La Santa Alianza no cejó en su empeño y en las tres etapas alpinas volvieron a la carga. Aquí Miguelón fue permisivo. Permitió una victoria parcial de Giovannetti en un ataque consentido, pero se mostró inflexible con Chioccioli y Chiappucci, que llegarán a la meta de Milán sin poder dejar de rueda en ningún momento al líder de la carrera. No necesitaba hacer gran cosa. A veces bastaba un gesto, una mirada, para controlar la carrera. Induráin jamás se enfadaba, pero aquel Giro había colmado su paciencia. Se estaba hartando de matar moscas con el rabo.
Quedaba la crono final. 66 kilómetros entre Vigevano y el palacio de los Sforza en Milán. El Giro estaba más que sentenciado, pero Induráin se había propuesto destrozar a todos aquellos que lo habían estado desafiando. Colocó una rueda lenticular y corrió con la misma bicicleta con la que mes y medio después tenía pensado disputar la primera contrarreloj del Tour, que aquel año sería en Luxemburgo.
Ese era el objetivo. Poner la primera piedra para ganar el Tour.
Induráin fue un rayo. La crono una carnicería. Acabó doblando en la misma recta de meta a Chiappucci que había salido tres minutos antes. El diablo hizo una de las mejores cronos de su vida quedando tercero en la etapa, por lo que la impotencia fue aún mayor. La estampa de la aplastante superioridad del navarro no se marcharía nunca de la cabeza del italiano. De hecho, Chiappucci confesaría más adelante que aquella tarde comprendió que jamás vencería a Induráin, cosa que así sería porque en el mes de julio repetirá en el segundo cajón del pódium detrás de Miguelón.

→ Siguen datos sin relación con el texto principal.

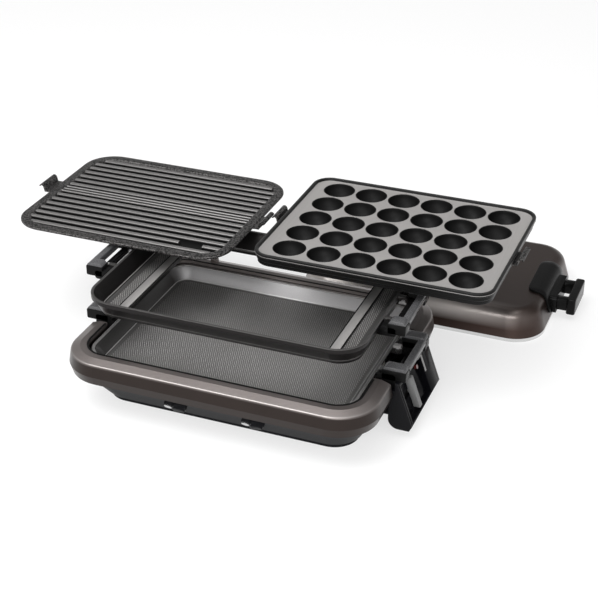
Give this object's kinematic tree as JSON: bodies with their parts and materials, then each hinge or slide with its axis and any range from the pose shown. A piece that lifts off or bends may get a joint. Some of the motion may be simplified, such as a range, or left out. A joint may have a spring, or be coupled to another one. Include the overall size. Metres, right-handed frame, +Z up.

Y es que Chiappucci quedó segundo en la general final a más de cinco minutos y Chiocchioli tercero a más de siete minutos. Induráin quedo además el tercero en la clasificación de la montaña y segundo en la de la regularidad por detrás de Mario Cipollini. La ‘Santa Alianza’ había fracasado al igual que fracasó en 1815, cuando las monarquías europeas firmaron un pacto para detener los ideales de la Revolución Francesa y proteger a las monarquías absolutas por toda Europa.
Nadie fue capaz de contener a la democracia. Al igual que nadie fue capaz de contener a Induráin.